En un remoto bosque tropical que hacía frontera con Brasil vivían los últimos indios waiwai. Los pocos que aún no había decidido trasladarse a las ciudades o los campamentos patrocinados por el gobierno, conservaban unos conocimientos sobre cosmología equiparables a los de los habitantes del occidente precientífico: tanto los movimientos de los planetas como los ciclos de las estaciones tenían un origen mitológico.
Irónicamente, a unos cuatrocientos kilómetros de allí, en Kourou, se estaba preparando el lanzamiento de un cohete espacial, un Ariane.
Los wawai no progresaban apenas en su comprensión objetiva del mundo. Si, por ejemplo, llovía, quizá es que el cielo estaba triste por la muerte de algún wawai. O si la Luna se teñía de rojo al caer la tarde, entonces es que alguien de la tribu estaba albergando pensamientos violentos.
Para los wawai, la naturaleza operaba en función de sus deseos, su comportamiento moral, sus súplicas, sus sacrificios, e incluso sus matanzas. Los wawai obraban igual que los seguidores de los cultos Cargo que florecieron en el Pacífico Sur durante los asentamientos norteamericanos de la Segunda Guerra Mundial.
Por el contrario, los científicos que preparaban el lanzamiento del cohete a pocos kilómetros de allí observaban el universo como una máquina ordenada que funcionaba a expensas de los deseos y anhelos de los seres humanos. Esta manera de ver el mundo es tan revolucionaria que apenas tiene unos siglos de tiempo, a pesar de que el ser humano lleva miles de años sobre la Tierra.
Con todo, muchos universitarios no formados en las ciencias que impulsaban la construcción y lanzamiento de aquel cohete interpretaban el cohete como un objeto totémico, a veces asociando su construcción a connotaciones sobrenaturales del tipo “¿el ser humano está violando los principios de la naturaleza”? Algunas personas conviven la ciencia sin comprenderla, como lo hacen los waiwai.
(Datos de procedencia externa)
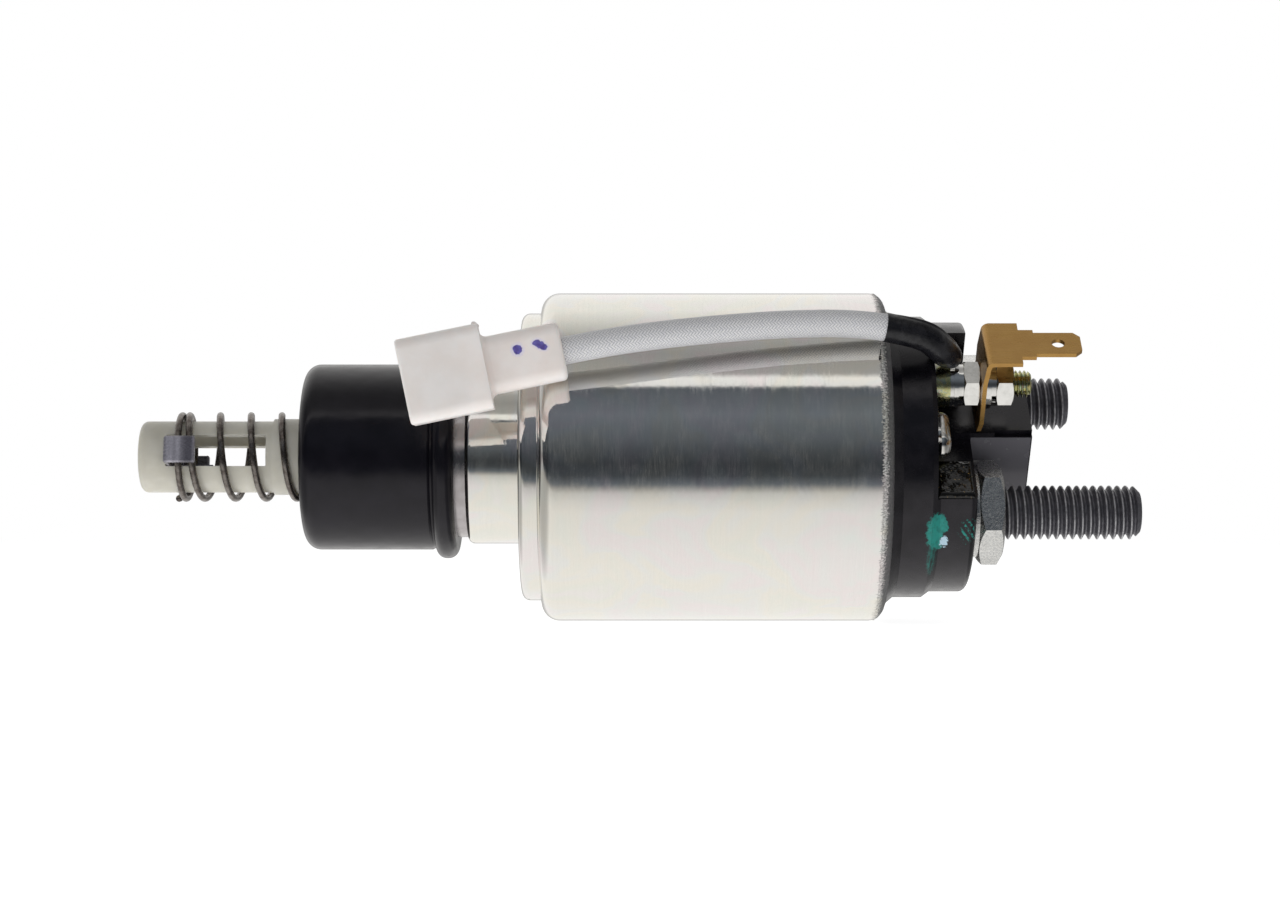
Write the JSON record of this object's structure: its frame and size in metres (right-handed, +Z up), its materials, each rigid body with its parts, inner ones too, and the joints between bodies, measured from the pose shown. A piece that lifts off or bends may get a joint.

O como escribe el filósofo Alain de Botton en su libro Miserias y esplendores del trabajo:
Qué talento e insolencia la de la cofradía de las batas blancas al lograr producir una impresión de sobrecogimiento místico con la única ayuda de un compuesto de perclorato amónico.
Tras el conteo en francés (Dix, neuf, sept…), el cohete elevó el vuelo como un estruendo, cruzando el cielo como una gigantesca luz en mitad de la tarde. Algunos waiwai probablemente contemplaron la ascensión en el horizonte, y tal vez pensaron en Mawari, el creador omnipotente del universo waiwai.
El mando del cohete pasó entonces de los ingenieros de Kourou a una serie de estaciones de seguimiento terrestres que rodeaban el planeta y que incluso ignoraban los habitantes de los países en los que se encontraban. La primera de ellas estaba ubicada en medio del Atlántico, en la isla Ascensión, donde un técnico solitario que había llegado en barco desde Francia un mes antes vivía en un edificio pequeño, su única responsabilidad era controlar el viaje del Ariane durante el transcurso de los cuatro minutos que seguían a la expulsión de los propulsores. Después el control se transfirió a otra estación de seguimiento igualmente solitaria al norte de Libreville, en Gabón, que a su vez fue relevada por una estación en Malindi, en Kenia. El último eslabón de la cadena fue un faro en el desierto del oeste de Australia, cuyo aislamiento, en ese momento, me sentí extraordinariamente capaz de relatar.
El cohete llegó al espacio. Los waiwai lo ignoraba, como la mayor parte de la humanidad.